# Data excerpt start
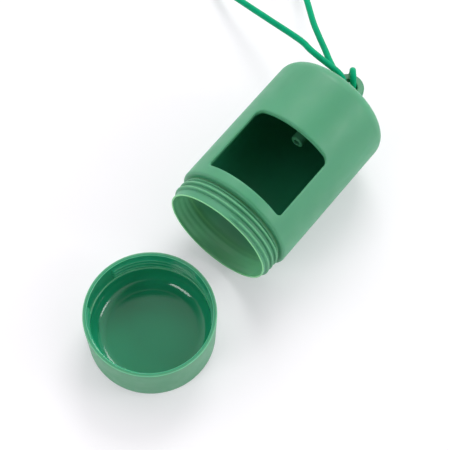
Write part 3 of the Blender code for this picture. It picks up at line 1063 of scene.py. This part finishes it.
@dataclass
class Studio:
    """White table, soft lights, and a long-lens camera that looks down at the trap.

    Attributes:
        target: the point on the table that the camera and the lamps are aimed at.
        azimuth, elevation: from +X to the way that the camera looks, seen from above,
            and how steeply it looks down.
        lens, sensor: focal length and sensor width in millimetres.
        gap_towards, gap_half_angles: the middle of the light tent's gap, and where its
            soft edge starts and ends.
    """

    target: Vector
    azimuth: float = math.radians(38.62)
    elevation: float = math.radians(64.46)
    distance: float = 0.7555
    lens: float = 124.56
    sensor: float = 36.0
    table_half: float = 3.0
    tent_glow: float = 1.12
    gap_glow: float = 0.03
    gap_towards: tuple[float, float, float] = (-0.50, -0.10, 0.86)
    gap_half_angles: tuple[float, float] = (math.radians(32), math.radians(56))
    lamps: tuple[Lamp, ...] = (
        Lamp("back_box", (0.66, 0.31, 0.72), (0.50, 0.40), 4.0),
        Lamp("left_box", (-0.72, 0.13, 0.55), (0.42, 0.22), 2.2),
        Lamp("right_box", (0.37, -0.66, 0.47), (0.33, 0.18), 1.4),
    )

    def camera(self) -> None:
        """Stand the camera back from the target, against its viewing direction."""
        data = bpy.data.cameras.new("camera")
        data.lens = self.lens
        data.sensor_width = self.sensor
        data.clip_start = 0.05
        flat = math.cos(self.elevation)
        away = Vector((-flat * math.cos(self.azimuth), -flat * math.sin(self.azimuth),
                       math.sin(self.elevation)))
        camera = place_object("camera", data)
        camera.location = self.target + away * self.distance
        camera.rotation_euler = (-away).to_track_quat("-Z", "Y").to_euler()
        bpy.context.scene.camera = camera

    def table(self) -> None:
        """A wide white table top."""
        half = self.table_half
        corners = [(-half, -half, 0), (half, -half, 0), (half, half, 0), (-half, half, 0)]
        mesh = bpy.data.meshes.new("table_top")
        mesh.from_pydata(corners, [], [(0, 1, 2, 3)])
        top = place_object("table_top", mesh)
        graph = Graph("white_table")
        graph.fill(graph.shader, {
            "Base Color": (0.70, 0.69, 0.70, 1.0), "Emission Color": (1.0, 0.96, 1.04, 1.0),
            "Emission Strength": 0.29, "Roughness": 0.7, "Specular IOR Level": 0.2})
        mesh.materials.append(graph.material)

    def sky(self) -> None:
        """A white light tent with an unlit gap above.

        The tent's glow depends on the cosine between the direction and the gap's middle:
        full outside the gap's outer angle, faint inside its inner angle.
        """
        world = bpy.data.worlds.new("light_tent")
        world.use_nodes = True
        tree = world.node_tree
        place = tree.nodes.new("ShaderNodeTexCoord")
        across = tree.nodes.new("ShaderNodeVectorMath")
        across.operation = "DOT_PRODUCT"
        across.inputs[1].default_value = Vector(self.gap_towards).normalized()
        fall = tree.nodes.new("ShaderNodeMapRange")
        fall.interpolation_type = "SMOOTHSTEP"
        inner, outer = self.gap_half_angles
        Graph.fill(fall, {"From Min": math.cos(outer), "From Max": math.cos(inner),
                          "To Min": self.tent_glow, "To Max": self.gap_glow})
        background = tree.nodes["Background"]
        background.inputs["Color"].default_value = (1.0, 1.0, 1.0, 1.0)
        tree.links.new(place.outputs["Generated"], across.inputs[0])
        tree.links.new(across.outputs["Value"], fall.inputs["Value"])
        tree.links.new(fall.outputs["Result"], background.inputs["Strength"])
        bpy.context.scene.world = world

    def make(self) -> None:
        """Set up the camera, table, surround and lights."""
        bpy.context.scene.view_settings.view_transform = "Standard"
        self.camera()
        self.table()
        self.sky()
        for lamp in self.lamps:
            lamp.make(self.target)


# ------------------ whole trap
def housing_from_frame() -> Housing:
    """Read the housing's place and radius from its node's box."""
    low, high = (Vector(corner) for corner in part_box("housing"))
    radius = (high.z - low.z) / 2
    return Housing(Vector((low.x, (low.y + high.y) / 2, low.z + radius)), radius, high.x)


def cup_from_frame() -> BaitCup:
    """Read the cup's place, rim and height from its node's box."""
    low, high = (Vector(corner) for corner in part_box("bait_cup"))
    middle = (low + high) / 2
    return BaitCup(Vector((middle.x, middle.y, low.z)), (high.x - low.x) / 2, high.z - low.z)


def main() -> None:
    """Build the studio, the cord, the housing and the cup."""
    logging.basicConfig(level=logging.INFO, format="%(message)s")
    housing = housing_from_frame()
    along, across = VIEW_MIDDLE
    Studio(Vector((housing.mouth.x + along, housing.mouth.y + across, 0.0))).make()
    HangingCord(Vector((housing.tip_x - housing.lug_r, housing.mouth.y, housing.mouth.z))).make()
    housing.make()
    cup_from_frame().make()


if __name__ == "__main__":
    main()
# Data excerpt end
Copy every line verbatim.

_Solution for this exercise_:
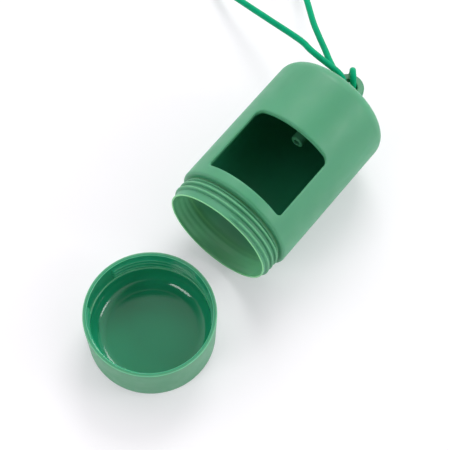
Write part 3 of the Blender code for this picture. It picks up at line 1063 of scene.py. This part finishes it.
@dataclass
class Studio:
    """White table, soft lights, and a long-lens camera that looks down at the trap.

    Attributes:
        target: the point on the table that the camera and the lamps are aimed at.
        azimuth, elevation: from +X to the way that the camera looks, seen from above,
            and how steeply it looks down.
        lens, sensor: focal length and sensor width in millimetres.
        gap_towards, gap_half_angles: the middle of the light tent's gap, and where its
            soft edge starts and ends.
    """

    target: Vector
    azimuth: float = math.radians(38.62)
    elevation: float = math.radians(64.46)
    distance: float = 0.7555
    lens: float = 124.56
    sensor: float = 36.0
    table_half: float = 3.0
    tent_glow: float = 1.12
    gap_glow: float = 0.03
    gap_towards: tuple[float, float, float] = (-0.50, -0.10, 0.86)
    gap_half_angles: tuple[float, float] = (math.radians(32), math.radians(56))
    lamps: tuple[Lamp, ...] = (
        Lamp("back_box", (0.66, 0.31, 0.72), (0.50, 0.40), 4.0),
        Lamp("left_box", (-0.72, 0.13, 0.55), (0.42, 0.22), 2.2),
        Lamp("right_box", (0.37, -0.66, 0.47), (0.33, 0.18), 1.4),
    )

    def camera(self) -> None:
        """Stand the camera back from the target, against its viewing direction."""
        data = bpy.data.cameras.new("camera")
        data.lens = self.lens
        data.sensor_width = self.sensor
        data.clip_start = 0.05
        flat = math.cos(self.elevation)
        away = Vector((-flat * math.cos(self.azimuth), -flat * math.sin(self.azimuth),
                       math.sin(self.elevation)))
        camera = place_object("camera", data)
        camera.location = self.target + away * self.distance
        camera.rotation_euler = (-away).to_track_quat("-Z", "Y").to_euler()
        bpy.context.scene.camera = camera

    def table(self) -> None:
        """A wide white table top."""
        half = self.table_half
        corners = [(-half, -half, 0), (half, -half, 0), (half, half, 0), (-half, half, 0)]
        mesh = bpy.data.meshes.new("table_top")
        mesh.from_pydata(corners, [], [(0, 1, 2, 3)])
        top = place_object("table_top", mesh)
        graph = Graph("white_table")
        graph.fill(graph.shader, {
            "Base Color": (0.70, 0.69, 0.70, 1.0), "Emission Color": (1.0, 0.96, 1.04, 1.0),
            "Emission Strength": 0.29, "Roughness": 0.7, "Specular IOR Level": 0.2})
        mesh.materials.append(graph.material)

    def sky(self) -> None:
        """A white light tent with an unlit gap above.

        The tent's glow depends on the cosine between the direction and the gap's middle:
        full outside the gap's outer angle, faint inside its inner angle.
        """
        world = bpy.data.worlds.new("light_tent")
        world.use_nodes = True
        tree = world.node_tree
        place = tree.nodes.new("ShaderNodeTexCoord")
        across = tree.nodes.new("ShaderNodeVectorMath")
        across.operation = "DOT_PRODUCT"
        across.inputs[1].default_value = Vector(self.gap_towards).normalized()
        fall = tree.nodes.new("ShaderNodeMapRange")
        fall.interpolation_type = "SMOOTHSTEP"
        inner, outer = self.gap_half_angles
        Graph.fill(fall, {"From Min": math.cos(outer), "From Max": math.cos(inner),
                          "To Min": self.tent_glow, "To Max": self.gap_glow})
        background = tree.nodes["Background"]
        background.inputs["Color"].default_value = (1.0, 1.0, 1.0, 1.0)
        tree.links.new(place.outputs["Generated"], across.inputs[0])
        tree.links.new(across.outputs["Value"], fall.inputs["Value"])
        tree.links.new(fall.outputs["Result"], background.inputs["Strength"])
        bpy.context.scene.world = world

    def make(self) -> None:
        """Set up the camera, table, surround and lights."""
        bpy.context.scene.view_settings.view_transform = "Standard"
        self.camera()
        self.table()
        self.sky()
        for lamp in self.lamps:
            lamp.make(self.target)


# ------------------ whole trap
def housing_from_frame() -> Housing:
    """Read the housing's place and radius from its node's box."""
    low, high = (Vector(corner) for corner in part_box("housing"))
    radius = (high.z - low.z) / 2
    return Housing(Vector((low.x, (low.y + high.y) / 2, low.z + radius)), radius, high.x)


def cup_from_frame() -> BaitCup:
    """Read the cup's place, rim and height from its node's box."""
    low, high = (Vector(corner) for corner in part_box("bait_cup"))
    middle = (low + high) / 2
    return BaitCup(Vector((middle.x, middle.y, low.z)), (high.x - low.x) / 2, high.z - low.z)


def main() -> None:
    """Build the studio, the cord, the housing and the cup."""
    logging.basicConfig(level=logging.INFO, format="%(message)s")
    housing = housing_from_frame()
    along, across = VIEW_MIDDLE
    Studio(Vector((housing.mouth.x + along, housing.mouth.y + across, 0.0))).make()
    HangingCord(Vector((housing.tip_x - housing.lug_r, housing.mouth.y, housing.mouth.z))).make()
    housing.make()
    cup_from_frame().make()


if __name__ == "__main__":
    main()